Zarya («Заря», “dawn”), the first module of the ISS was launched on 20 November 1998 by a Proton-K rocket. It was developed by GKNPTs M.V. Khrunichev in Moscow, Russia under a subcontract to the Boeing company. The module is thus Russian-built and U.S.-funded. Construction was begun in 1994.

FGB Zarya initially provided flight control when it was docked with Unity, as well as electricity and fuel supplies. It had enough heptyl fuel (4.5 metric tonnes) to keep it in orbit for 430 days without refuelling.

After the Zvezda Service Module reached orbit, Zarya was relegated to back-up life support and used for storage, many of its functions taken over by the Service Module. The FGB has a lifetime of at least 15 years from its launch.

Zarya computer illustration (ESA)


Zarya is comprised of two main components:

  • The cylindrical instrument-cargo section ( PGO, РГО – приборно-грузовой отсек), itself divided into 3 sections:
    • PGO-2 (conical section of the FGB);
    • PGO-3 (the GA cylindrical section)
    • and PGO-1 (lies between the former two sections);
  • the spherical airtight adapter (GA, ГА – гермоадаптер) which provides docking connections.

An 800 mm-diameter hatchway connects the PGO and GA sections.
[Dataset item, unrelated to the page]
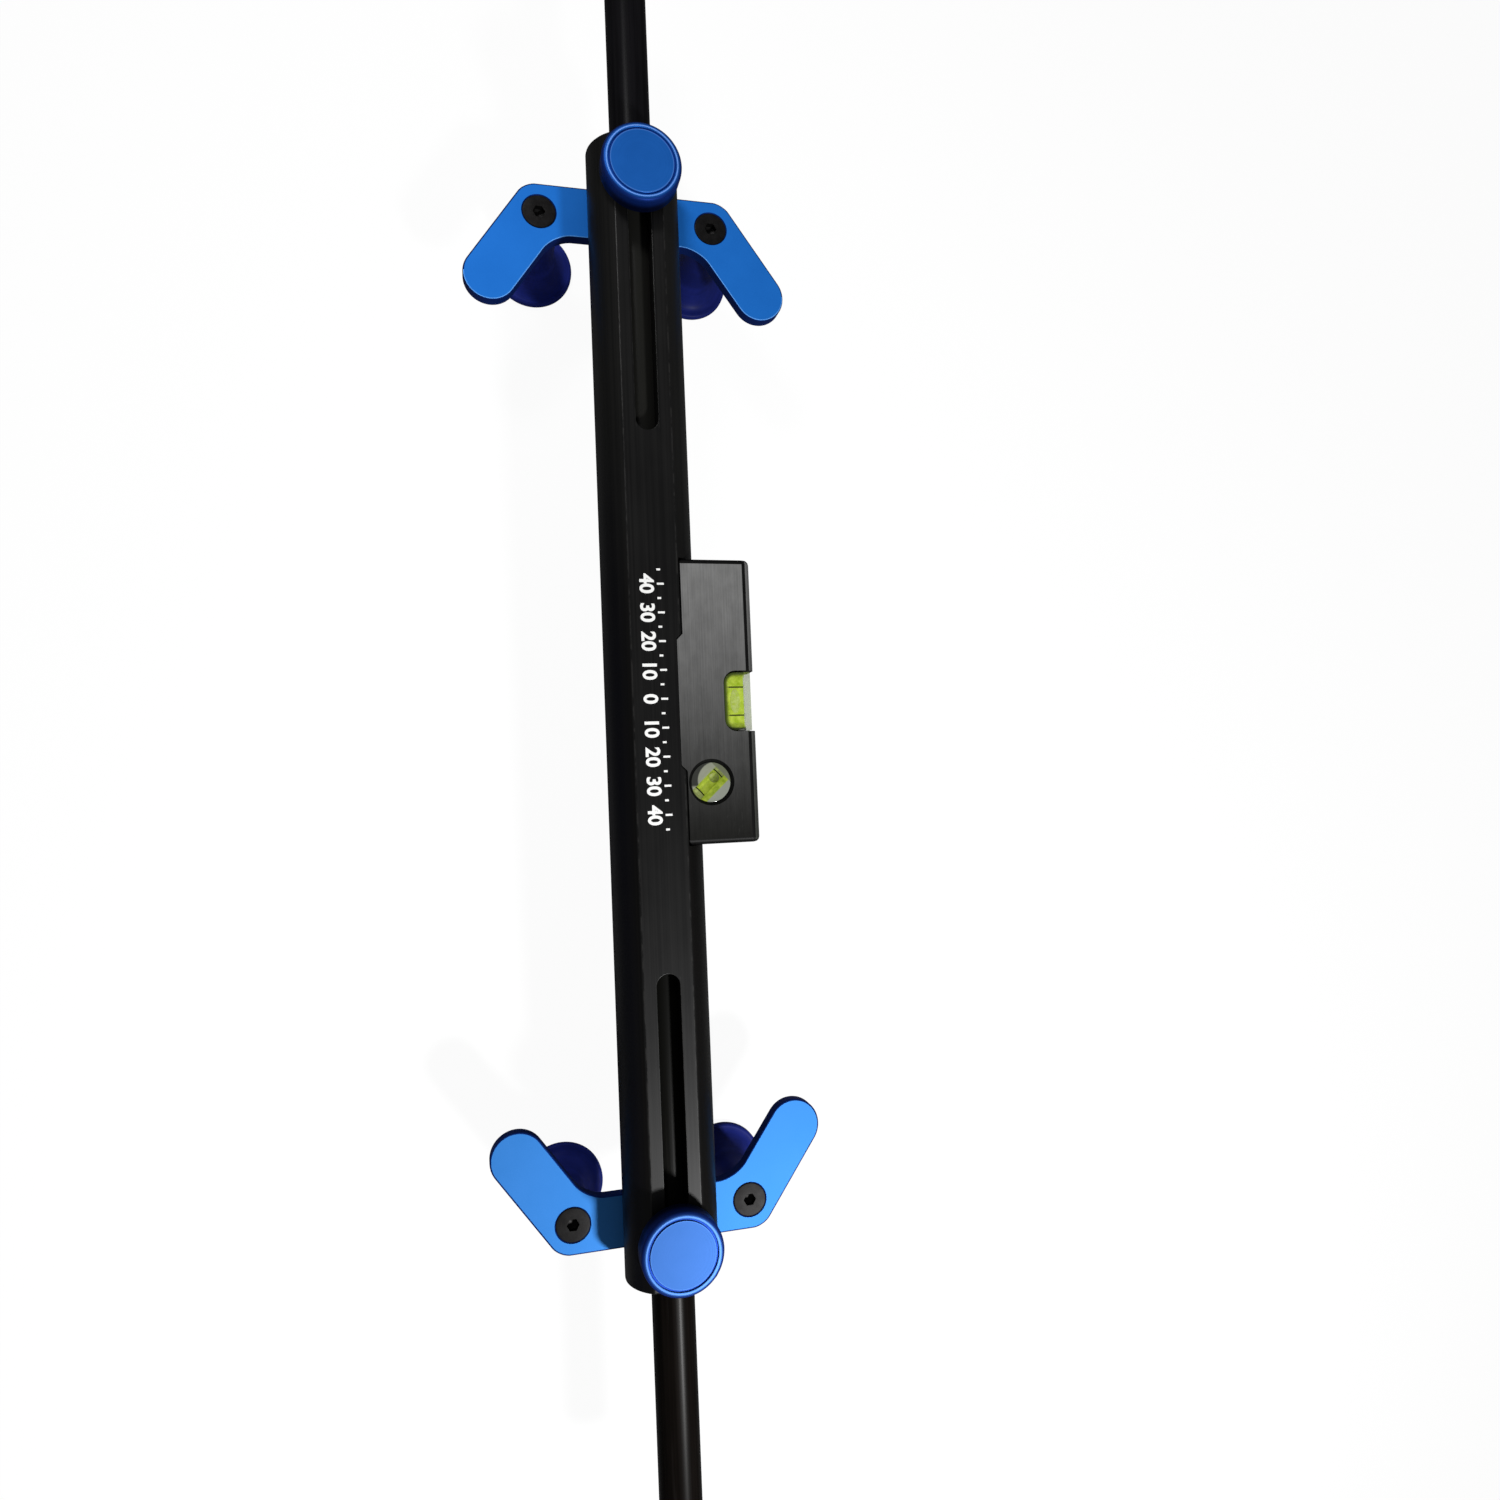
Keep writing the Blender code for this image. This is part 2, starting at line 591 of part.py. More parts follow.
def level_outline():
    """The level's block seen from the front, with the open cut for the main vial in its outer edge."""
    half = LEVEL_LENGTH / 2
    low, high = LEVEL_SEAT, LEVEL_SEAT + LEVEL_HEIGHT
    cut_half = MAIN_CUT_LENGTH / 2
    floor = high - MAIN_CUT_DEPTH
    corner = MAIN_CUT_CORNER
    right = arc((MAIN_CUT_SHIFT + cut_half - corner, floor + corner), corner, 0, -QUARTER_TURN)
    left = arc((MAIN_CUT_SHIFT - cut_half + corner, floor + corner), corner, -QUARTER_TURN, -math.pi)
    outline = [(-half, low), (half, low), (half, high), (MAIN_CUT_SHIFT + cut_half, high)]
    outline += right + left + [(MAIN_CUT_SHIFT - cut_half, high), (-half, high)]
    return [(LEVEL_SHIFT + x, y) for x, y in outline]


def make_level_body(axis):
    """The level's block: a lip in front, rounded outer edges, the two openings and the screw holes."""
    middle_z = LEVEL_FACE - LEVEL_THICKNESS / 2
    mesh = flat_mesh("level_body", level_outline(), LEVEL_THICKNESS)
    shape = bmesh.new()
    shape.from_mesh(mesh)
    outer_y = LEVEL_SEAT + LEVEL_HEIGHT - GAP
    long_edges = [
        edge for edge in shape.edges
        if all(v.co.y > outer_y for v in edge.verts) and edge.verts[0].co.z * edge.verts[1].co.z > 0
        and len(edge.link_faces) == 2 and edge.calc_face_angle() > SHARP_ANGLE
    ]
    bmesh.ops.bevel(
        shape, geom=long_edges, offset=LEVEL_EDGE_ROUND, segments=4, profile=0.5, affect="EDGES",
        material=-1,
    )
    shape.to_mesh(mesh)
    shape.free()
    body = add_object("level_body", shade_round(mesh), BRUSHED_BLACK, axis, (0, 0, middle_z))

    lip = flat_mesh("level_lip", lip_outline(0), LIP_THICKNESS)
    place = (0, 0, LEVEL_FACE - LIP_THICKNESS / 2)
    cut(body, add_object("level_lip", lip, parent=axis, location=place), "UNION")
    window = cylinder_mesh("window_cutter", WINDOW_DIAMETER, LEVEL_THICKNESS + 2 * OVERRUN, ROUND_STEPS)
    cut(body, add_object("window_cutter", window, parent=axis, location=window_place()))

    outer = LEVEL_SEAT + LEVEL_HEIGHT
    head_seat = LEVEL_SEAT + LEVEL_SCREW_SEAT
    for name, x in level_screw_places():
        depth = outer + OVERRUN - head_seat
        wide = cylinder_mesh(f"level_counterbore_cutter_{name}", LEVEL_SCREW_HEAD + 2 * GAP, depth)
        place = (x, head_seat + depth / 2, middle_z)
        cut(body, add_object(wide.name, wide, parent=axis, location=place, turn=ALONG_Y))
        long = LEVEL_SCREW_SEAT + 2 * OVERRUN
        narrow = cylinder_mesh(f"level_hole_cutter_{name}", LEVEL_SCREW + 2 * GAP, long)
        place = (x, LEVEL_SEAT + LEVEL_SCREW_SEAT / 2, middle_z)
        cut(body, add_object(narrow.name, narrow, parent=axis, location=place, turn=ALONG_Y))
    return body


def make_level_screws(axis):
    middle_z = LEVEL_FACE - LEVEL_THICKNESS / 2
    head, shank = LEVEL_SCREW_HEAD / 2, LEVEL_SCREW / 2
    tip = -LEVEL_SCREW_SEAT - LEVEL_SCREW_BITE
    high = LEVEL_SCREW_HEAD_HEIGHT
    profile = [(0, high), (head, high), (head, 0), (shank, 0), (shank, tip), (0, tip)]
    for name, x in level_screw_places():
        place = (x, LEVEL_SEAT + LEVEL_SCREW_SEAT + GAP, middle_z)
        screw = turned(
            f"level_screw_{name}", profile, BLACK_OXIDE, axis, place, ALONG_Y, steps=SMALL_STEPS
        )
        depth = LEVEL_SCREW_SOCKET_DEPTH + OVERRUN
        socket = hexagon_mesh(f"level_socket_cutter_{name}", LEVEL_SCREW_SOCKET, depth)
        up = high + OVERRUN - depth / 2
        place = (x, LEVEL_SEAT + LEVEL_SCREW_SEAT + GAP + up, middle_z)
        cut(screw, add_object(socket.name, socket, parent=axis, location=place, turn=ALONG_Y))


def window_place():
    x = LEVEL_SHIFT + LEVEL_LENGTH / 2 - WINDOW_FROM_END
    return (x, LEVEL_SEAT + WINDOW_FROM_SEAT, LEVEL_FACE - LEVEL_THICKNESS / 2)


def main_vial_mesh(name, inset, outer_inset, thickness):
    """A plate of the main vial's outline with its two inner corners rounded, drawn in by the insets."""
    half = MAIN_CUT_LENGTH / 2 - GAP - inset
    floor = LEVEL_SEAT + LEVEL_HEIGHT - MAIN_CUT_DEPTH + GAP
    low, high = floor + inset, floor + MAIN_VIAL_HEIGHT - outer_inset
    corner = MAIN_CUT_CORNER - inset
    right = arc((half - corner, low + corner), corner, -QUARTER_TURN, 0)
    left = arc((corner - half, low + corner), corner, -math.pi, -QUARTER_TURN)
    return flat_mesh(name, left + right + [(half, high), (-half, high)], thickness)


def make_main_vial(axis):
    """The clear moulded cup in the open cut, filled from behind, its liquid, and the lid that closes it."""
    middle_x = LEVEL_SHIFT + MAIN_CUT_SHIFT
    middle_z = LEVEL_FACE - LEVEL_THICKNESS / 2
    front = middle_z + MAIN_VIAL_THICKNESS / 2
    back = middle_z - MAIN_VIAL_THICKNESS / 2
    cup = main_vial_mesh("main_vial", 0, 0, MAIN_VIAL_THICKNESS)
    vial = add_object("main_vial", cup, CLEAR_ACRYLIC, axis, (middle_x, 0, middle_z))
    roof = front - MAIN_VIAL_WALL
    depth = roof - back + OVERRUN
    hollow = main_vial_mesh("main_vial_cutter", MAIN_VIAL_WALL, MAIN_VIAL_OUTER_WALL, depth)
    cut(vial, add_object(hollow.name, hollow, parent=axis, location=(middle_x, 0, roof - depth / 2)))

    inset, outer_inset = MAIN_VIAL_WALL + GAP, MAIN_VIAL_OUTER_WALL + GAP
    lid = main_vial_mesh("main_vial_lid", inset, outer_inset, MAIN_VIAL_LID)
    add_object(lid.name, lid, CLEAR_ACRYLIC, axis, (middle_x, 0, back + MAIN_VIAL_LID / 2))
    low, high = back + MAIN_VIAL_LID + GAP, roof - GAP
    liquid = main_vial_mesh("main_vial_liquid", inset, outer_inset, high - low)
    add_object(liquid.name, liquid, VIAL_LIQUID, axis, (middle_x, 0, (low + high) / 2))


def make_window_vial(axis):
    """The round clear block in the window, cross-drilled at an angle, with its own liquid and two plugs."""
    disc = cylinder_mesh("window_vial", WINDOW_DIAMETER - 2 * GAP, WINDOW_VIAL_THICKNESS, ROUND_STEPS)
    vial = add_object("window_vial", disc, CLEAR_ACRYLIC, axis, window_place())
    tilt = Matrix.Rotation(WINDOW_VIAL_ANGLE, 4, "Z") @ ALONG_X
    hole = cylinder_mesh("window_bore_cutter", WINDOW_VIAL_BORE, WINDOW_DIAMETER + OVERRUN)
    cut(vial, add_object("window_bore_cutter", hole, parent=axis, location=window_place(), turn=tilt))

    diameter = WINDOW_VIAL_BORE - 2 * GAP
    length = 2 * (WINDOW_VIAL_REACH - WINDOW_PLUG_LENGTH - GAP)
    liquid = cylinder_mesh("window_vial_liquid", diameter, length)
    add_object(liquid.name, liquid, VIAL_LIQUID, axis, window_place(), tilt)
    for side, word in ((-1, "left"), (1, "right")):
        offset = tilt @ Vector((0, 0, side * (WINDOW_VIAL_REACH - WINDOW_PLUG_LENGTH / 2)))
        plug = cylinder_mesh(f"window_vial_plug_{word}", diameter, WINDOW_PLUG_LENGTH)
        add_object(plug.name, plug, WHITE_NYLON, axis, Vector(window_place()) + offset, tilt)


def make_carriage(side, name, axis):
    """All that slides together at one end of the bar."""
    carriage = add_empty(f"carriage_{name}", axis, (side * CLAMP_X, 0, 0))
    make_bracket(side, name, carriage)
    for y_side, word in ((-1, "near"), (1, "far")):
        make_post(f"{name}_{word}", carriage, y_side * POST_SPREAD / 2)
    make_rod(side, name, carriage)
    make_clamp(side, name, carriage)


bar_axis = add_empty("bar_axis", None, (0, 0, AXIS_Z))
notch_bar(make_bar(bar_axis), bar_axis)
for end_side, end_name in ((-1, "left"), (1, "right")):
    make_bush(end_side, end_name, bar_axis)
    make_carriage(end_side, end_name, bar_axis)
make_level_body(bar_axis)
make_level_screws(bar_axis)
make_main_vial(bar_axis)
make_window_vial(bar_axis)
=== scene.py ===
import math

import bmesh
import bpy
from mathutils import Matrix, Vector


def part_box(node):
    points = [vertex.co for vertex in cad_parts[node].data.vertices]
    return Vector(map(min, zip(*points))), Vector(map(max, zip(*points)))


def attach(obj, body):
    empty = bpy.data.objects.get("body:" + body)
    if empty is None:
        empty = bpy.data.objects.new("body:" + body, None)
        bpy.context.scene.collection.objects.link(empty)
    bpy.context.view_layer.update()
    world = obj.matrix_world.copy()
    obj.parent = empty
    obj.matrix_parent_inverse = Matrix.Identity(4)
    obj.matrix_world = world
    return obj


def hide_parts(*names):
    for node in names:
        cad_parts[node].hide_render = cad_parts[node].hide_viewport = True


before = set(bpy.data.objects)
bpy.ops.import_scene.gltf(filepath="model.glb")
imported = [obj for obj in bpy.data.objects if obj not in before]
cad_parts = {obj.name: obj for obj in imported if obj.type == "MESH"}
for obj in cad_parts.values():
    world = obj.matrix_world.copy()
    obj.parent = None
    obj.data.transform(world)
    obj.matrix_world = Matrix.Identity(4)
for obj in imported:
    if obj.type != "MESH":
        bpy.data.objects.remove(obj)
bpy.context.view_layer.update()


# ---- Studio ----
# The tool stands on its four hook posts on a white table and is seen from above, a little from its near
# side. A small strong lamp stands beyond the right end and a weaker one beyond the left, in a dim room
# that looks white only when it is seen directly.

class Wire:
    """A node's output. Arithmetic on it adds Math nodes, and node() adds any other kind."""

    def __init__(self, tree, socket=None):
        self.tree = tree
        self.socket = socket

    def node(self, kind, settings=None, inputs=None, output=0):
        made = self.tree.nodes.new("ShaderNode" + kind)
        for name, value in (settings or {}).items():
            setattr(made, name, value)
        for name, value in (inputs or {}).items():
            socket = made.inputs[name]
            if isinstance(value, Wire):
                self.tree.links.new(value.socket, socket)
            else:
                socket.default_value = (*value, 1) if socket.type == "RGBA" else value
        return Wire(self.tree, made.outputs[output])

    def output(self, name):
        return Wire(self.tree, self.socket.node.outputs[name])

    def maths(self, operation, *others, clamp=False):
        settings = {"operation": operation, "use_clamp": clamp}
        return self.node("Math", settings, dict(enumerate((self, *others))))

    def __add__(self, other):
        return self.maths("ADD", other)

    def __sub__(self, other):
        return self.maths("SUBTRACT", other)

    def __rsub__(self, other):
        return -self + other

    def __mul__(self, other):
        return self.maths("MULTIPLY", other)

    def __neg__(self):
        return self * -1

    def __abs__(self):
        return self.maths("ABSOLUTE")

    __radd__ = __add__
    __rmul__ = __mul__

    def distance(self, other):
        """The long side of the right-angled triangle that these two wires make."""
        return (self * self + other * other).maths("SQRT")

    def clamped(self):
        return self.maths("ADD", 0, clamp=True)

    def between(self, low, high):
        """0 up to low, 1 from high on, and a smooth step from one to the other."""
        settings = {"interpolation_type": "SMOOTHSTEP"}
        return self.node("MapRange", settings, {"Value": self, "From Min": low, "From Max": high})

    def blend(self, first, second):
        """The first colour where this wire is 0 and the second where it is 1."""
        return self.node("Mix", {"data_type": "RGBA"}, {0: self, 6: first, 7: second}, output=2)

    def split(self):
        """A place's X, Y and Z."""
        x = self.node("SeparateXYZ", None, {"Vector": self})
        return x, x.output("Y"), x.output("Z")


camera_place = (0.033785, -0.062903, 0.426448)
camera_turn = (3.0106, -14.9246, 87.5546)
camera_lens = 25.025
camera_sensor = 36
table_size = 12
table_drop = 0.0002
white = (1, 1, 1)
table_colour = (0.9, 0.9, 0.9)
table_bounce = (0.5, 0.5, 0.5)
table_mirrored = (0.12, 0.12, 0.12)
table_glow = 0.95
room_light = 0.29
lamps = {  # place, target, size, power, spread in degrees
    "lamp_right": ((0.55, 0.29, 0.71), (0.18, 0, 0.05), 0.09, 2.37, 80),
    "lamp_left": ((-0.5, -0.22, 0.6), (-0.18, 0, 0.05), 0.16, 0.2, 50),
}

scene = bpy.context.scene
scene.view_settings.view_transform = "Standard"
camera = bpy.data.objects.new("camera", bpy.data.cameras.new("camera"))
camera.data.lens = camera_lens
camera.data.sensor_width = camera_sensor
camera.location = camera_place
camera.rotation_euler = [math.radians(angle) for angle in camera_turn]
scene.collection.objects.link(camera)
scene.camera = camera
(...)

The GA has 7.0 m³ of airtight volume; the PGO has 64.5 m³. Both segments are divided into an instrument zone (for various equipment) and habitable zone (for the crew). The instrument zone contains control systems and alarms, and is isolated from the habitable zone by panels.

The FGB has 90 storage lockers along its main corridor, in which supplies and various equipment are kept. Panel numbering in the PGO from forward – the GA, Pressurized Adapter – to aft (where Zvezda is attached):

  • Plane I (floor): Panels from 101 to 116.
  • Plane II (port): Panels 201 to 231.
  • Plane III (ceiling): Panels 301 to 316.
  • Plane IV (starboard): Panels 401 to 431.

Zarya has 3 docking assemblies. On the front end of the PGO (facing aft in the ISS layout) is located the active hybrid docking assembly, ASA-G, АСА-Г, and it is docked to the Zvezda Service Module. The rear end of the GA (forward in the ISS layout) is equipped with a passive androgynous docking assembly (АСПП, ASPP) which enables it to be docked with Pressurized Mating Adapter-1 of the U.S. segment. Also on the GA is a passive cone docking assembly perpendicular to the longitudinal X-axis of Zarya, where Soyuz and Progress ships can dock (it faces “down” towards Earth).

Three types of engines were used by Zarya:

  • Correction and approach (ДКС, DKS). There are two of these liquid propellant 11D442 rocket engines that were used by the ship to correct its orbit during autonomous flight. These are the main engines, used for large maneuvers.
  • Approach and stabilization engines (ДПС, DPS). There are 24 of these 11D458 liquid propellant rocket engines that can do 8 repeated firings.
  • Precision stabilization engines (ДТС, DTS). There are 16 liquid propellant 17D58E engines that were used for the precision approach to the Orbiter STS-88. These have the smallest thrust.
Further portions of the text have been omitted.